I was convinced you were not only a selector but also the guy who owns a cement company. The way it worked was, you were being rewarded for trying to hit a hole in one - which as per my calculations is making all the runs in one ball.
Then one day, you wrote a letter to yourself – finally had enough of your shenanigans.
Dear Yusuf,
It’s not working, gotta drop you.
Yours truly,
Yusuf
You returned to the domestics, and how you domesticated, nay, enslaved the bowlers, you brute of a boy. I have not forgotten the 2010 Duleep trophy finals.
You returned, I was still sceptical. These were not domestics anymore. They do bowl fast and short here, you know. But you played two knocks, and took many on your body, you pulled, you plotted, you played, how you played.
I remember, and so should every Indian. They were not too different from the Duleep trophy back-from-the-dead turnarounds. I do not recall watching knocks of such intensity, by an Indian batsman in the last few years (in ODIs ok?). If I recall, you were good enough for a few overs too.

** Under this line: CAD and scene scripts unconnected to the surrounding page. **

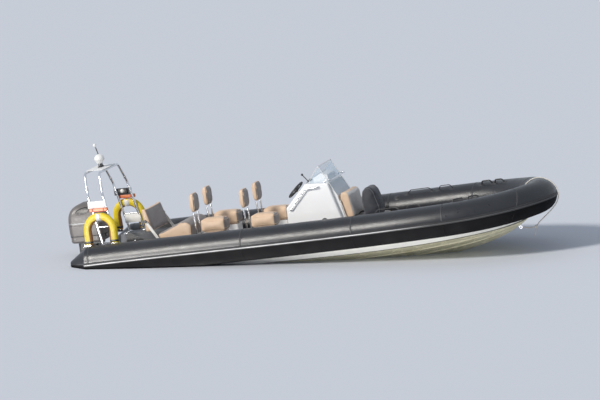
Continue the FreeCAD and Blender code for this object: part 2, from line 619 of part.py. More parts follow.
def plan_ring(x0, x1, half, radius, z):
    """A rectangle with round corners, as a wire at a height."""
    corners = [(x1 - radius, half - radius, 0), (x0 + radius, half - radius, 90),
               (x0 + radius, radius - half, 180), (x1 - radius, radius - half, 270)]
    arcs = []
    for x, y, turn in corners:
        on = [V(x + radius * math.cos(math.radians(turn + t)), y + radius * math.sin(math.radians(turn + t)), z)
              for t in (0, 45, 90)]
        arcs.append(Part.Arc(*on).toShape())
    edges = []
    for arc, after in zip(arcs, arcs[1:] + arcs[:1]):
        edges += [arc, Part.LineSegment(arc.Vertexes[-1].Point, after.Vertexes[0].Point).toShape()]
    return Part.Wire(edges)


def cowl_solid(inset):
    """The motor's top cover, through rings that round in towards its crown."""
    rings = []
    for z, aft, fore, half, radius in COWL_RINGS:
        rings.append(plan_ring(COWL_AFT + aft + inset, COWL_FORE - fore - inset, half - inset, radius - inset,
                               z - inset * (z - COWL_SPLIT) / (COWL_TOP - COWL_SPLIT)))
    return Part.makeLoft(rings, True, False)


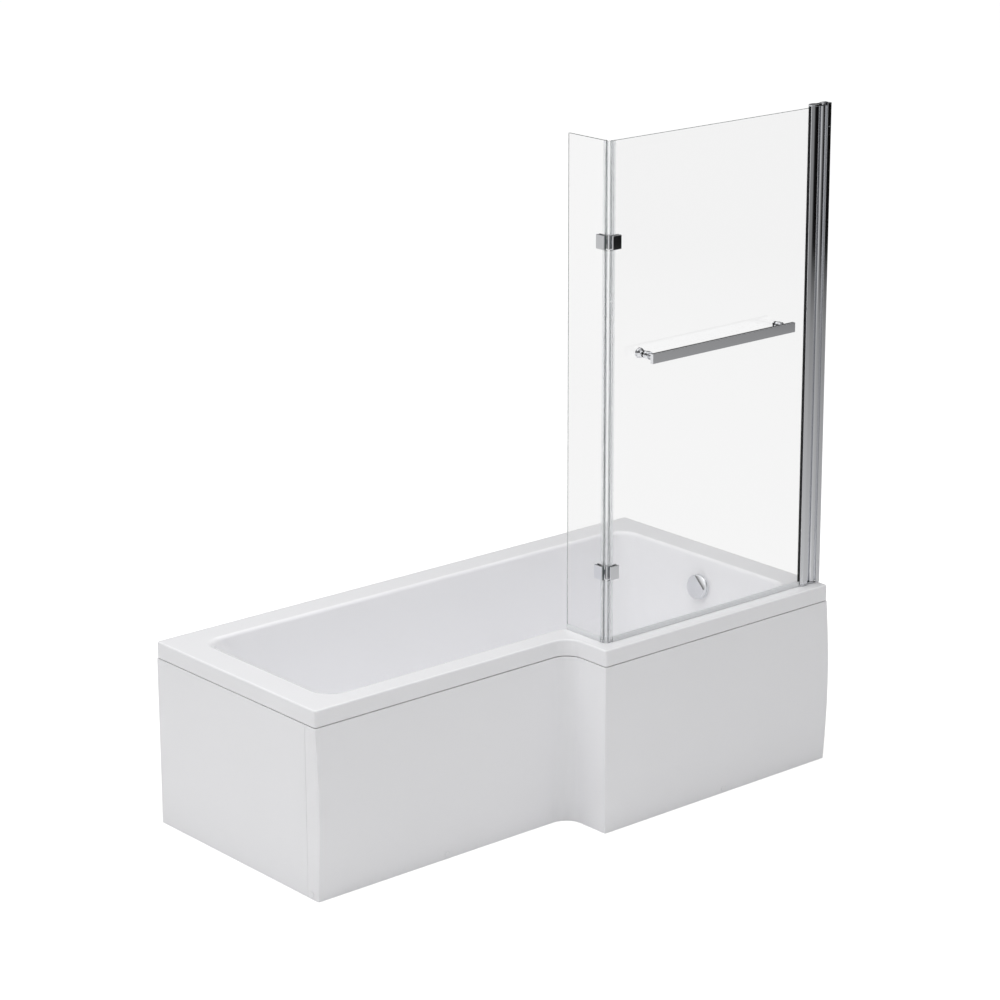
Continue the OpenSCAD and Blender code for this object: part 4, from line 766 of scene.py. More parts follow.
class SHOWERBATH_OT_shell(bpy.types.Operator):
    """Make the acrylic bath: floor, basin, rim and lip outside, fibre backing underneath"""

    bl_idname = "shower_bath.shell"
    bl_label = "Bath shell"

    def execute(self, context):
        plan, finishes = Plan(context.scene), context.scene.shower_bath_finishes
        mouth, foot = plan.mouth_radius, plan.floor_radius
        depths = np.concatenate(
            [
                mouth * (1 - np.cos(quarter(8))),
                np.linspace(mouth + 1, plan.depth - foot - 1, 8),
                plan.depth - foot * (1 - np.sin(quarter(14))),
            ]
        )
        middle = np.array([plan.waste_x, plan.waste_y])

        def basin(out, order):
            """The basin's surface moved outwards and down by a distance, row by row."""
            return [basin_ring(plan, d, out, plan.top - out - d) for d in order]

        def floor_rows(ring, shares):
            """The floor between the waste hole and its edge: a ring at each share of the way out."""
            spoke = ring[:, :2] - middle
            hole = middle + plan.waste_hole * spoke / np.linalg.norm(spoke, axis=1)[:, None]
            return [np.column_stack([hole + (ring[:, :2] - hole) * k, ring[:, 2]]) for k in shares]

        def rim_rows(*places):
            """The rim's outline at each distance in and height."""
            return [rim_ring(plan, d, z) for d, z in places]

        top, lip_z, r, skin, backed = plan.top, plan.lip_z, plan.edge_radius, plan.skin, plan.backed
        inside, under = basin(0, depths[::-1]), basin(skin, depths)
        q = quarter(7)
        edge = rim_rows(*zip(r * (1 - np.sin(q)), top - r * (1 - np.cos(q))))
        soft = rim_rows(*zip(SOFT * (1 - np.cos(q[::2])), lip_z + SOFT * (1 - np.sin(q[::2]))))
        lip = rim_rows((skin, lip_z), (skin, top - skin))
        rings = floor_rows(inside[0], (0, 0.1, 0.5, 0.95)) + inside + edge + soft + lip + under
        rings += floor_rows(under[-1], (0.95, 0.5, 0))
        skin_shape = stack(rings, close_rows=True)
        piece("bath_shell_skin", skin_shape, "bath", ["bath_shell"], acrylic(finishes))

        near = skin + CLEAR
        over, back = basin(near, depths[::-1]), basin(backed, depths)
        hem = lip_z + 0.2
        lip = rim_rows((near, top - near), (near, hem), (backed - 0.5, hem), (backed, hem + 1))
        lip += rim_rows((backed, top - backed))
        rings = floor_rows(over[0], (0, 0.5)) + over + lip + back + floor_rows(back[-1], (0.5, 0))
        backing = stack(rings, close_rows=True)
        piece("bath_fibre_backing", backing, "bath", ["fibre_mats"], fibre_back(finishes))
        return {"FINISHED"}


class SHOWERBATH_OT_panels(bpy.types.Operator):
    """Make the bowed front panel, the flat end panel and the caps over their screws"""

    bl_idname = "shower_bath.panels"
    bl_label = "Panels"

    def execute(self, context):
        plan, finishes = Plan(context.scene), context.scene.shower_bath_finishes
        sheet = acrylic(finishes)
        step, narrow, wide, r = plan.step_place, -plan.narrow_width, -plan.wide_width, plan.step_radius
        # Radius of a folded corner, and how far from it the bow has turned wholly to one side
        fold, away = 2, 20
        soft, hollow = quarter(6), quarter(25)[::-1]
        arc_in = np.column_stack([np.cos(hollow), np.sin(hollow)])
        nose = fold * np.column_stack([1 - np.cos(soft), 1 - np.sin(soft)])
        tail = fold * np.column_stack([np.sin(soft) - 1, 1 - np.cos(soft)])
        stations = [
            panel_stations([(0, narrow + plan.wrap), (0, narrow + away)], (1, 0), (0, 0)),
            panel_stations(nose + [0, narrow], (1, 1), (0, -1)),
            panel_stations([(away, narrow)], (0, 1), (0, -1)),
            panel_stations(arc_in * r + [step - r, narrow - r], arc_in, -arc_in),
            panel_stations([(step, wide + away)], (1, 0), (-1, 0)),
            panel_stations(nose + [step, wide], (1, 1), (-1, -1)),
            panel_stations([(step + away, wide), (plan.length - away, wide)], (0, 1), (0, -1)),
            panel_stations(tail + [plan.length, wide], (-1, 1), (0, -1)),
            panel_stations([(plan.length, wide + plan.panel_return)], (-1, 0), (0, 0)),
        ]
        rings = carried(plan, panel_section(plan, 40), np.concatenate(stations))
        piece("front_panel_sheet", stack(rings), "bath", ["front_panel"], sheet)

        ends = panel_stations([(0, narrow + plan.wrap + 1), (0, -1)], (1, 0), (0, 0))
        flat = stack(carried(plan, panel_section(plan, 3), ends))
        piece("end_panel_sheet", flat, "bath", ["end_panel"], sheet)

        r, z = plan.screw_cap, plan.screw_height
        crown = [(0, 2.8), (r - 1.4, 2.6), (r, 1.0), (r, CLEAR), (0, CLEAR)]
        dome, faces = lathe(eased(crown, 0.3), (0, 0, 0), steps=40)
        across, tall, thick = dome.T
        # The front caps lean back by the slope of the bowed face, about the height of their screws
        lean = math.atan(plan.bow * math.pi / plan.panel_top * math.cos(math.pi * z / plan.panel_top))
        out = thick * math.cos(lean) + tall * math.sin(lean) + float(bowed(plan, z))
        up = tall * math.cos(lean) - thick * math.sin(lean)
        places = ((plan.front_screw, narrow), (plan.step_screw, wide))
        caps = [(np.column_stack([across + x, y - out, up + z]), faces) for x, y in places]
        caps.append((np.column_stack([-thick, across + narrow + plan.wrap_screw, tall + z]), faces))
        piece("panel_screw_cap_domes", joined(*caps), "bath", ["panel_screw_caps"], sheet)
        return {"FINISHED"}


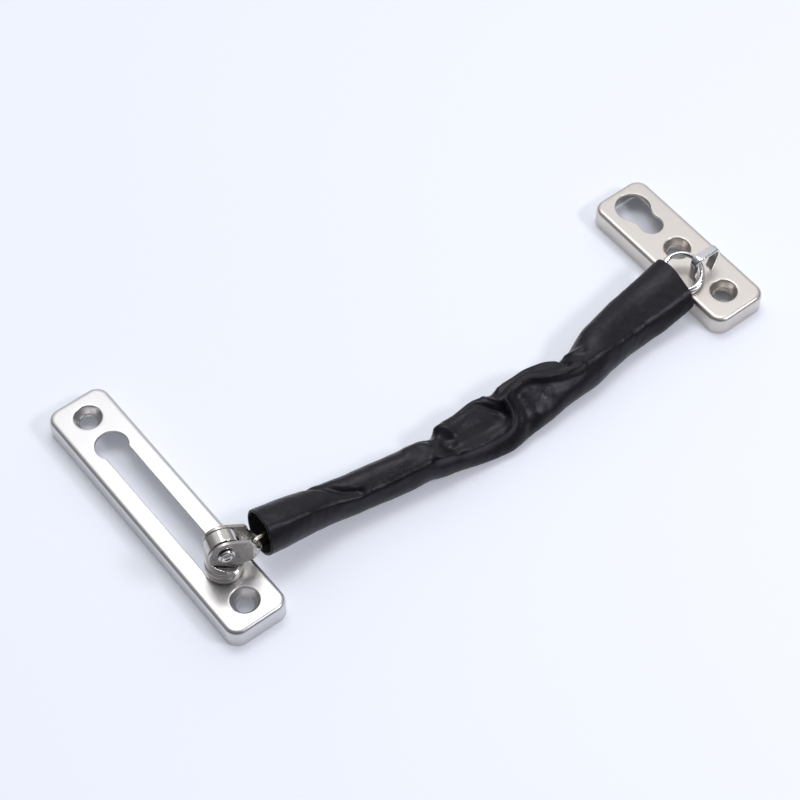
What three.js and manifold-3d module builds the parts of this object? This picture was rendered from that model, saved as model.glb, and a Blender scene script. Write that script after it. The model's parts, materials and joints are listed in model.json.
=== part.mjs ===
// A door chain guard: a slotted plate with a swivelling slider, a chain in a leather sleeve, and an
// anchor plate with an eye. Millimetres, +Z up, both plates lie with their open backs on z = 0.
// +X runs across the plates, from the slotted plate to the anchor plate. +Y runs along the plates.
import * as THREE from 'three';
import { mergeVertices } from 'three/addons/utils/BufferGeometryUtils.js';
import Module from 'manifold-3d';

const wasm = await Module();
wasm.setup();

// ---- driving dimensions ----------------------------------------------------------------------
const GAP = 0.3; // between pieces that touch or run in each other
const FAR = 60; // the size of a cutting block that only has to be large enough

const PLATE_WIDTH = 21;
const PLATE_HEIGHT = 7.2;
const SHEET = 1.2;
const FOLD_RADIUS = 1.6; // round the top edge
const CORNER_RADIUS = 4.5; // in plan
const SLOT_PLATE_LENGTH = 100.5;
const ANCHOR_PLATE_LENGTH = 62.5;
const PLATE_SPACING = 188.52;
const ANCHOR_PLATE_Y = -20.72;

const SCREW_HOLE_SPACING = 82.8; // on the slotted plate
const SCREW_HOLE_RADIUS = 2.75;
const DIMPLE_RADIUS = 4.5;
const DIMPLE_DEPTH = 3;
const ENTRY_Y = 28.2;
const ENTRY_RADIUS = 5.3;
const SLOT_HALF_WIDTH = 4.1;
const SLOT_END_Y = -29.2; // the centre of the slot's round end
const ANCHOR_SCREW_Y = [0.5, -21.8];
const PARKING_Y = 22.3;
const PARKING_RADIUS = 5.85;
const PARKING_NECK_Y = 13.2;
const PARKING_NECK_RADIUS = 3.95;
const PARKING_SHOULDER = 4.3; // half the width where the two circles of the keyhole meet
const PARKING_SHOULDER_Y = 18.3;

const SLIDER_X = 1.3; // the chain holds the slider a little to its own side of the slot
const SLIDER_Y = -29.4;
const FOOT_RADIUS = 5;
const FOOT_THICKNESS = 1.4;
const NECK_RADIUS = 2.7;
const STUD_RADIUS = 1.6;
const STUD_HEAD_RADIUS = 2.2;
const STUD_HEAD_LOW = 11.5;
const STUD_HEAD_HIGH = 12.1;
const WASHER_LOW = PLATE_HEIGHT + GAP;
const WASHER_THICKNESS = 0.7;
const WASHER_RADIUS = 5.4;

const HEAD_BASE = WASHER_LOW + WASHER_THICKNESS + GAP;
const HEAD_RADIUS = 5.8;
const HEAD_BODY_RADIUS = 5.5;
const FLANGE_HEIGHT = 3.2;
const GROOVE_DEPTH = 0.5;
const GROOVE_HEIGHT = 0.5;
const RIVET_HEIGHT = HEAD_BASE + 12;
const KNUCKLE_RADIUS = 5.4;
const KNUCKLE_HALF_WIDTH = 2.2;
const POCKET_RADIUS = 5.6;
const YOKE_AZIMUTH = -14.5; // degrees, the way the yoke points from the slider
const YOKE_TILT = 26.5; // degrees down from level
const YOKE_LOWEST_TILT = 30;

const RIVET_RADIUS = 1;
const RIVET_HEAD_RADIUS = 2.6;
const RIVET_HEAD_HEIGHT = 0.9;
const EAR_THICKNESS = 1;
const EAR_RADIUS = 5.2;
const YOKE_LENGTH = 12.5; // from the rivet to the outside of the bridge
const YOKE_BEND_RADIUS = 2.2;
const BRIDGE_LOW = -2.1;
const BRIDGE_HIGH = 1.3;
// how the ear narrows to the bridge: distance from the rivet, then height
const EAR_UNDERSIDE = [[6, -EAR_RADIUS], [9.3, -4], [10.8, -2.9], [11.5, BRIDGE_LOW]];
const EAR_TOP = [[11.5, BRIDGE_HIGH], [9.6, 2.2], [8, 4.2], [6.6, EAR_RADIUS]];

const LINK_COUNT = 11;
const LINK_WIRE_RADIUS = 0.65;
const LINK_BOW_RADIUS = 2.6;
const LINK_PITCH = 15.32;
// the way each link lies: degrees of azimuth, then degrees of rise, from the slider on
const LINK_HEADINGS = [
  [9.5, -15.5], [-1, -12], [-8.5, -5], [-10.3, -1.2], [-7, 0], [-4, 0],
  [-0.8, 0], [3.6, 0], [7.3, 1], [8.8, 3.5], [8, 7.6],
];
const LINK_SWING = 20; // degrees each way at each link

const SLEEVE_WALL = 0.9;
const SLEEVE_SIDES = 20;
const SLEEVE_MOUTH = [3.85, 3.1, -2.4]; // the centre of its open end, from the bridge
const SLEEVE_END = [85.5, -31.3, 10.9]; // past its end over the anchor plate
const SLEEVE_TRIM_X = 81.9; // where its underside ends, at z = 0
const SLEEVE_TRIM_LEAN = 10; // degrees that the end leans out over the plate
// half its width, half its height and its roll in degrees, at the mouth, each link's end and the end
const SLEEVE_SECTIONS = [
  [7.4, 7.2, 0], [6.7, 6.5, 0], [6.5, 6.3, 0], [6.3, 6.2, 0], [6.4, 6.1, 0], [6.9, 6, 0], [7.5, 5.9, 0],
  [6.8, 6, 0], [6.4, 6.1, 0], [6.9, 6.1, 3], [7.7, 5.9, 6], [8.9, 5.3, 11], [9.7, 4.7, 14],
];

const RING_RADIUS = 6.3;
const RING_WIRE_RADIUS = 1.2;
const RING_TILT = 18; // degrees, rising towards RING_RISE
const RING_RISE = 52; // degrees of azimuth
const RING_GRIP = 222; // degrees round the ring from its level side to the last link

const EYE_Y = -11.7;
const EYE_WIDTH = 3;
const EYE_STRIP = 1.2;
const EYE_TOP = 15.6;
const EYE_LEFT = -5; // the outside of its upright leg
const EYE_RIGHT = 5.6; // the outside of its top, on the leaning leg's side
const EYE_RIGHT_FOOT = 3.6;
const EYE_BEND = 2.2;
const CLENCH_LENGTH = 2.4;

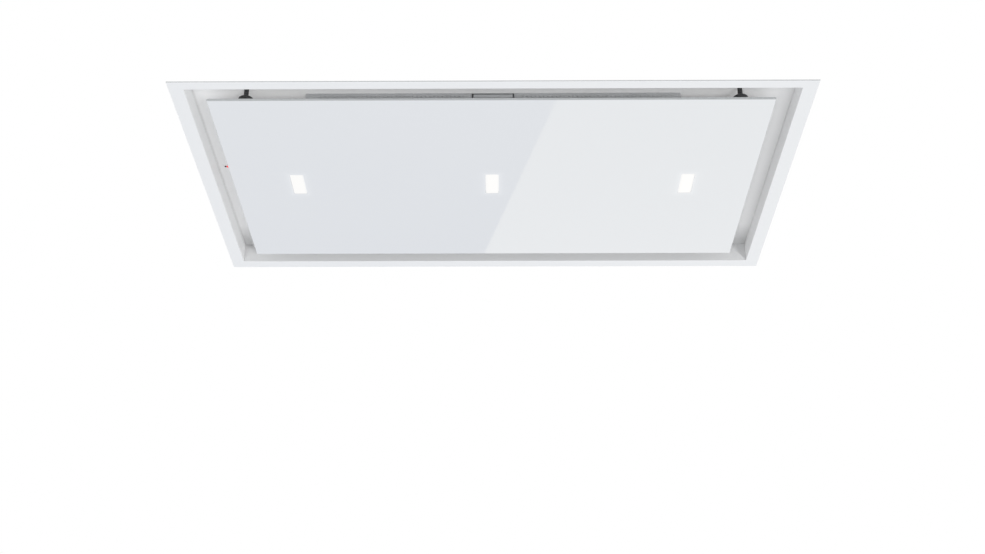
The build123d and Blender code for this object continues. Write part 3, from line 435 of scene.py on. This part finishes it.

Then the World Cup happened, you were hurled around the order, and it was obvious – your failures would accommodate Raina. That when Raina’s form had been on the wane for a while.
You didn’t make the Caribbean or England. Now when Gambhir, Sehwag, Yuvraj, Rohit, Bhajji, possibly Sachin, are all out of the one-dayers, you still don’t make it.
Ravindra Jadeja, and now Manoj Tiwary got a call.
You can tell us, what did you say to the doctor?
(Thanks to @forwardshortleg's tweet - So Yusuf Pathan's stock has Nosedived so much since the World Cup that Ravindra Jadeja and Manoj Tiwary are picked ahead of him!)